14. En instaurant le droit de rétrocession, le législateur a entendu renforcer les garanties légales assurant le respect du droit de propriété et de l'exigence constitutionnelle selon laquelle l'expropriation d'immeubles ou de droits réels immobiliers ne peut être ordonnée que pour la réalisation d'une opération dont l'utilité publique a été légalement constatée (Cons. const., 15 février 2013, décision n° 2012-292 QPC).
15. En premier lieu, la disposition contestée, en ce qu'elle sanctionne par la déchéance du droit de rétrocession l'absence de signature de l'acte de vente et de paiement du prix dans le délai d'un mois à compter de la fixation amiable ou judiciaire du prix, nonobstant l'accomplissement à cette fin de diligences par le titulaire du droit de rétrocession ou une éventuelle inertie de l'autorité expropriante, est susceptible de priver d'effectivité l'exercice du droit de rétrocession et, ainsi, de porter atteinte au droit de propriété.
16. En second lieu, cette atteinte pourrait être considérée comme disproportionnée, dès lors que le délai d'un mois paraît incompatible avec les délais usuels d'établissement d'un acte authentique et, lorsque le bénéficiaire du droit de rétrocession est tenu de recourir à un financement, de souscription d'un prêt bancaire.
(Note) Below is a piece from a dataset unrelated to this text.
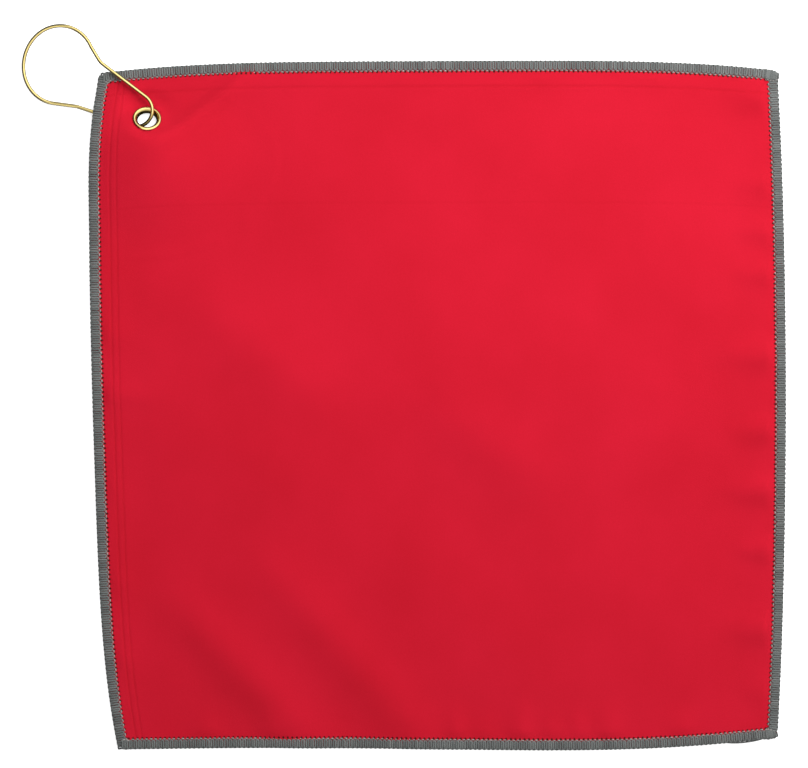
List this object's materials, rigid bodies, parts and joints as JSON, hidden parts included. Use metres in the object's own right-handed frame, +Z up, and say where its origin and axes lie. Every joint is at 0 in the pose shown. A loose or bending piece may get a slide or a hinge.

17. En conséquence, il y a lieu de la renvoyer au Conseil constitutionnel.
PAR CES MOTIFS, la Cour :
DECLARE irrecevable la question prioritaire de constitutionnalité en ce qu'elle vise la violation de l'article 1er du premier Protocole additionnel de la Convention de sauvegarde des droits de l'homme et des libertés fondamentales,
RENVOIE au Conseil constitutionnel la question prioritaire de constitutionnalité ;
Ainsi fait et jugé par la Cour de cassation, troisième chambre civile, et prononcé par le président en son audience publique du cinq septembre deux mille vingt-quatre.